As I was reading your engine travails, and as the fuel filter looks clean and I presume the fuel pump has tested OK, then perhaps you should look to your fuel tank for sludge/algae build up. Over the years it can build up and can block the outlet. I once had to throw half a tank of fuel away (not literally) and get the tank cleaned as it had ugly black sludge coagulated at the bottom.
But hopefully you have sorted the problem by now?
btw your last AIS signal seems to have been 11:31 on 3/10/2020 according to Marine traffic site?
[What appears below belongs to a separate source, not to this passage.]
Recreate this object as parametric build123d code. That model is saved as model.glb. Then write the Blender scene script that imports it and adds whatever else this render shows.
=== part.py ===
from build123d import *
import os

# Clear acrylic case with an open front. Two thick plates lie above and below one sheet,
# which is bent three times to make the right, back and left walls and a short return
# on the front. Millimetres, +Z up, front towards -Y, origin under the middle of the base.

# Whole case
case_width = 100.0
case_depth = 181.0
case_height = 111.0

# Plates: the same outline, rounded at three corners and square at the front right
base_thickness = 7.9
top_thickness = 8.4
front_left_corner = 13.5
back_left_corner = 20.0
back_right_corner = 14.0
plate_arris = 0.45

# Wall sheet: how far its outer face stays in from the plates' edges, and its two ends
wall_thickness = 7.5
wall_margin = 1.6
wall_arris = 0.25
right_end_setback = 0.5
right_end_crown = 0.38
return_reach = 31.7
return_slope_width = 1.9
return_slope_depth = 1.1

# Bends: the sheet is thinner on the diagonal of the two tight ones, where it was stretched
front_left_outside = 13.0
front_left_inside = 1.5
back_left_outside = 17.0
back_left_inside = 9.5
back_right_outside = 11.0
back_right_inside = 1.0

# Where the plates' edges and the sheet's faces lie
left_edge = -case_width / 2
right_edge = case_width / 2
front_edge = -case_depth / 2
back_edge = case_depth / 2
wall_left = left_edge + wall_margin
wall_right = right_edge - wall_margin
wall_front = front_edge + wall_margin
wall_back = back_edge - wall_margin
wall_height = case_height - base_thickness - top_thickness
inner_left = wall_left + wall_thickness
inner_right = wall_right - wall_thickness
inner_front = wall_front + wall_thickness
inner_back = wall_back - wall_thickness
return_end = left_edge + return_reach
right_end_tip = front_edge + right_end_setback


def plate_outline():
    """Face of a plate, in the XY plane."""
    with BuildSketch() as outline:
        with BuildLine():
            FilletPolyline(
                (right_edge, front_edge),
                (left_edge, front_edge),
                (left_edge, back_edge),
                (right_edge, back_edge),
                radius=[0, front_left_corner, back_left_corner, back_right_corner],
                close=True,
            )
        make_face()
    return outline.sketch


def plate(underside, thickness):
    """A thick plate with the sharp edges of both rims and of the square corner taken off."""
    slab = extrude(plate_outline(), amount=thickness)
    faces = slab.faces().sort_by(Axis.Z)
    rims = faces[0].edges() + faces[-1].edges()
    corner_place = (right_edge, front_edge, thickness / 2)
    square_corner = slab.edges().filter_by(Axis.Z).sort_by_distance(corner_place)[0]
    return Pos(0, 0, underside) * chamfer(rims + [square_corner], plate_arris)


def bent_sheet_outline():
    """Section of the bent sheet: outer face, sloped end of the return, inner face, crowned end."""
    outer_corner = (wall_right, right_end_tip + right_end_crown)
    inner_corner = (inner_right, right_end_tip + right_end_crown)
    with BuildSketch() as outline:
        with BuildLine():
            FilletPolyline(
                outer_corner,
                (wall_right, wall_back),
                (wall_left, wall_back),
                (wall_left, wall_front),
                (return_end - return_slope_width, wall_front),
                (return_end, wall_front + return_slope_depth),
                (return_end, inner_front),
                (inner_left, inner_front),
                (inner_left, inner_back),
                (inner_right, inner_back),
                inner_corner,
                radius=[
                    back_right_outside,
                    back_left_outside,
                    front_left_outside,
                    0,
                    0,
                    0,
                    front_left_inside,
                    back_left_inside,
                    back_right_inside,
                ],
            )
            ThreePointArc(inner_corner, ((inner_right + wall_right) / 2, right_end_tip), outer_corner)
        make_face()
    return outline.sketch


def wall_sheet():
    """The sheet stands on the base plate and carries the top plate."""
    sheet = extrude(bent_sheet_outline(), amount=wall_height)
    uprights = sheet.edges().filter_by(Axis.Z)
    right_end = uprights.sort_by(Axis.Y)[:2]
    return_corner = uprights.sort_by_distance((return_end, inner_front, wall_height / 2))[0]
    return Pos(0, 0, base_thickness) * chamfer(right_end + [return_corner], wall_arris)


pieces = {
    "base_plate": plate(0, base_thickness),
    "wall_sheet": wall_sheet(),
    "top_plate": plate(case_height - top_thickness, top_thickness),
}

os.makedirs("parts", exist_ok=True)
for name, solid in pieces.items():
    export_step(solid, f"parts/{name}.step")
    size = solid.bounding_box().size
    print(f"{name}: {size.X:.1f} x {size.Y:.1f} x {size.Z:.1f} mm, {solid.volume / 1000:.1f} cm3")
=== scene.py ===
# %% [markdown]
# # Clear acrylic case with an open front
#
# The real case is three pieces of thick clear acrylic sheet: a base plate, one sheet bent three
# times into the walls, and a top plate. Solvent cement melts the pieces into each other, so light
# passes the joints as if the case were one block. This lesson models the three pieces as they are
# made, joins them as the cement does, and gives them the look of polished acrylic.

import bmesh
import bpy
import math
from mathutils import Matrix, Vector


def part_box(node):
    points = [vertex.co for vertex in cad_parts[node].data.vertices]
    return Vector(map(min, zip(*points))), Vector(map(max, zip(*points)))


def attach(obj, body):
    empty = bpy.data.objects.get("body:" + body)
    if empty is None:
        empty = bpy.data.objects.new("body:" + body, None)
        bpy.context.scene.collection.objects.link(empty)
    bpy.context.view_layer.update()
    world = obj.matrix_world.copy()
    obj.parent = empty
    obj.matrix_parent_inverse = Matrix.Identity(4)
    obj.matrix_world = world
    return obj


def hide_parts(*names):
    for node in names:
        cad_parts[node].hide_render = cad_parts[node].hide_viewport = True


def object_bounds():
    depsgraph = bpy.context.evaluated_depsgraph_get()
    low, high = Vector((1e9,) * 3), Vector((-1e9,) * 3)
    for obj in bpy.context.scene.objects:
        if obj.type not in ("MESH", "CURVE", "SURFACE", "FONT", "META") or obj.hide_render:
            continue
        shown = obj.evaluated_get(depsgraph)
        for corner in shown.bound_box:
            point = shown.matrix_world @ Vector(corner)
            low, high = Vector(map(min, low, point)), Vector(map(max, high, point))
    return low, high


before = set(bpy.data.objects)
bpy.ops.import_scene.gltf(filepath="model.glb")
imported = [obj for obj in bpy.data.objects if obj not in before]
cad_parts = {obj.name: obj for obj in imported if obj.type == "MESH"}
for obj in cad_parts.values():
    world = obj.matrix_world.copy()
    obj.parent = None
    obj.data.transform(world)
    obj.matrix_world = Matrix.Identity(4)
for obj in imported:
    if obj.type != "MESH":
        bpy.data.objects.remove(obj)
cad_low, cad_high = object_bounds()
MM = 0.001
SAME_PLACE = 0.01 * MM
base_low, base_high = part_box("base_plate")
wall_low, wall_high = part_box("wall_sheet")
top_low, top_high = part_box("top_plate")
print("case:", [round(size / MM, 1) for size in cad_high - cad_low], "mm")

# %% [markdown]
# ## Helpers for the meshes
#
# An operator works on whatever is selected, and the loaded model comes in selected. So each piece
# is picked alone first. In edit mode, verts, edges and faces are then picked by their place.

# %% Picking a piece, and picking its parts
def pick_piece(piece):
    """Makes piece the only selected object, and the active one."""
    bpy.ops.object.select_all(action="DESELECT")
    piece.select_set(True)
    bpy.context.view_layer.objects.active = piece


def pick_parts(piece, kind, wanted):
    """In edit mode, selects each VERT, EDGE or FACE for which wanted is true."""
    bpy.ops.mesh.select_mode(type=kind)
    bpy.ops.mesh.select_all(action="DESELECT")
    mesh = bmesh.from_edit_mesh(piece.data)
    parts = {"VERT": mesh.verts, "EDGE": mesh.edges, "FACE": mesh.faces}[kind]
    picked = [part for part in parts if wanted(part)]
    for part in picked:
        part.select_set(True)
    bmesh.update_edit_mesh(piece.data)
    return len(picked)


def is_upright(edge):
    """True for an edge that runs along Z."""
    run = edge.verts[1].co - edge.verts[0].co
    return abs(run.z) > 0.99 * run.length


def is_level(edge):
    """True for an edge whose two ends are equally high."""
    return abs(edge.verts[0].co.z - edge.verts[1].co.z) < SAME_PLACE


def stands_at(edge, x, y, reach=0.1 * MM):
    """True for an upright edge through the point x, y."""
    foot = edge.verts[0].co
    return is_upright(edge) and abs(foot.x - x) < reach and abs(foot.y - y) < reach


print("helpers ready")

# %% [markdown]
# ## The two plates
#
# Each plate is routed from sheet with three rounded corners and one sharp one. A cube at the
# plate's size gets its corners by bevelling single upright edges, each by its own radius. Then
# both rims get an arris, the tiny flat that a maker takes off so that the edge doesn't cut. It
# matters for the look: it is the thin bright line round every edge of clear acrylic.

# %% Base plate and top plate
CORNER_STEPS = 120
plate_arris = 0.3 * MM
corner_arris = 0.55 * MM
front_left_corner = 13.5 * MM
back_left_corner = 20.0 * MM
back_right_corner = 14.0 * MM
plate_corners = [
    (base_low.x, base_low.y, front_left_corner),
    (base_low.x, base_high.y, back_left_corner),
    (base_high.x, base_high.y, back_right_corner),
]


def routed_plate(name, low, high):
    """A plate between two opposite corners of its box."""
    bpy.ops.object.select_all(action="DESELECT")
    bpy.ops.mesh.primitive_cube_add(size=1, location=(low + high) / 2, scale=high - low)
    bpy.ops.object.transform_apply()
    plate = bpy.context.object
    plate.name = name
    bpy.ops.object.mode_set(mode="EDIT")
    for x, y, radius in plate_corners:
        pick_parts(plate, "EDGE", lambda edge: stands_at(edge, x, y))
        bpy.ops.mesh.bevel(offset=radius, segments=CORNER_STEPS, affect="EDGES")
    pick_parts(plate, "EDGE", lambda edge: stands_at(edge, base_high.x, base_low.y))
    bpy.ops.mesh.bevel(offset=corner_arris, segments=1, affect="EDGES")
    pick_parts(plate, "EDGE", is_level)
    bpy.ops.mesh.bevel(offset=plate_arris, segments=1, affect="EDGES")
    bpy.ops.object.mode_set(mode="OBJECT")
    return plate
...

You were just off the island of Rum at the time
-Graham
Of course I’m embarrassing myself…Pan Pan not Pam Pam 🙂
Well done for getting into Tinkers Hole..and you must have got out as you said there was no signal…similar experience..it turned out that an “olive” connector was not tight enough or had worked loose and was letting air into the engine and causing it to stop. The engineers in Cherbourg agreed that one’s usual engine checks would not have discovered it. Think they used soapy water..like finding a puncture in tyre. So, it would be interesting to find out what was the cause. Our engine at the time was a Beta and the Nanni is built around the same Kubota block.
Keep well, stay safe and which was better Lambs or Aldi?
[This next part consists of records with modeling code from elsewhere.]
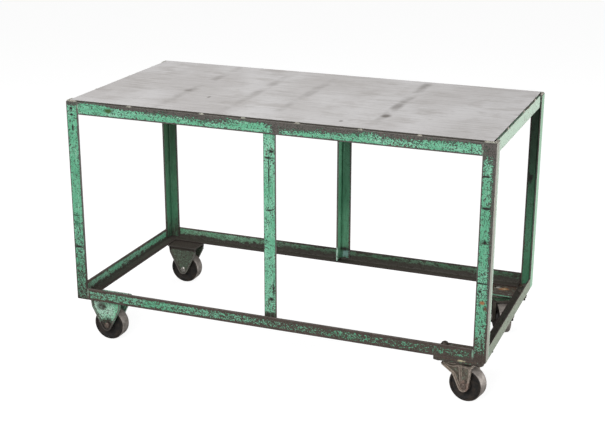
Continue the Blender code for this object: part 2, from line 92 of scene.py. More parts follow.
GREEN = tone(106, 184, 146)
GREEN_LIGHT = tone(130, 202, 168)
GREEN_DARK = tone(60, 126, 94)
GREEN_PALE = tone(184, 224, 202)
# Painted shade: the olive that paint darkens to under the table top
SHADED_OLIVE = tone(46, 56, 32)
BARE_BROWN = tone(100, 95, 90)
BARE_MID = tone(73, 70, 66)
BARE_DARK = tone(42, 46, 40)
# Bare edges lightened to this: partly metal worn bright, partly a painted highlight
EDGE_HIGHLIGHT_GREY = tone(140, 138, 132)
RUST = tone(112, 76, 56)
RUST_SPOT = tone(164, 112, 72)
LOW_BROWN = tone(84, 65, 54)
STAIN = tone(62, 92, 50)
GRIME = tone(60, 47, 38)
SOOT = tone(32, 24, 20)
CREAM = tone(206, 198, 164)
# The right end faces' paint and bare metal, painted pale as if lit from the right: painted light
END_LIT_PAINT = tone(206, 222, 206)
END_LIT_METAL = tone(178, 180, 168)
RAIL_END_LIT_PAINT = tone(156, 152, 138)
RAIL_END_LIT_METAL = tone(120, 113, 103)

# Paint as (main, light, dark) tones
GREEN_PAINT = (GREEN, GREEN_LIGHT, GREEN_DARK)
# A darker copy of the green for the back posts, which lie in the table top's shadow: painted shade
SHADED_PAINT = (tone(72, 130, 98), tone(92, 152, 118), tone(44, 78, 52))
MINT_PAINT = (tone(128, 202, 162), tone(186, 226, 204), tone(78, 142, 110))
GRIMY_PAINT = (tone(86, 98, 82), tone(122, 134, 114), tone(54, 56, 44))
DIRTY_PAINT = (tone(84, 76, 64), tone(122, 114, 100), tone(50, 44, 36))
BROWN_PAINT = (tone(80, 62, 52), tone(98, 80, 66), tone(54, 44, 38))
MOSSY_PAINT = (tone(92, 156, 116), tone(130, 184, 150), tone(50, 80, 56))

# ---------------------------------------------------------------- shader building


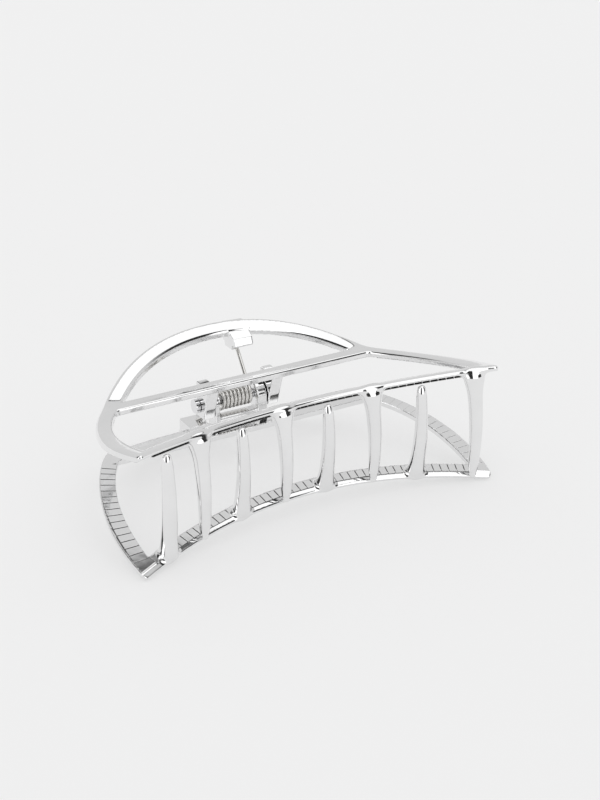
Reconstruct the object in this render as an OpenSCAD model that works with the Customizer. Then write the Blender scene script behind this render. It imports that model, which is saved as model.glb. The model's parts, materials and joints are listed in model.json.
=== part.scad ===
// Metal hair claw clip: two openwork jaws, eight interleaved teeth, one hinge pin and one torsion spring.
// X runs along the hinge, Y from the teeth to the levers and Z up, with the clip lying on its lower jaw.
// The origin is under the middle of the clip, on the surface that it lies on.

/* [Jaws] */
// Length of the clip between the two front corners
clip_length = 100; // [94:1:106]
// Depth of a jaw from its front corners to the top of its lever
jaw_depth = 63.8; // [62:0.2:66]
// Height of the front corners and of the lever's top above the plane between the jaws
jaw_height = 16.4; // [15.6:0.1:17]
// Height of the waist, where the crossbar is, above the plane between the jaws
waist_height = 7.8; // [7.6:0.1:8]
// Width of the bands that a jaw is made of
band_width = 4; // [3.6:0.1:4.4]
// Thickness of the bands
band_thickness = 1.9; // [1.6:0.1:2.2]
// How far the front bar bows back at its middle
front_bow = 11.8; // [10:0.2:13]
// Rounding of the two front corners
corner_radius = 1.4; // [1:0.1:1.8]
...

Sounds familiar to me too! I had a similar Nanni engine problem and it turned out to be the exhaust elbow almost completely blocked solid with carbon. Took an experienced marine engineer many hours to establish this.
I’m in Largs Yacht Haven at the moment getting to know a Bavaria 33 I picked up here last week.
Sounds familiar! At least, when everything possible has been tried and the wretched thing doesn’t work at all, one can passage plan with that certainty in mind.
The surroundings sound gorgeous. Very jealous!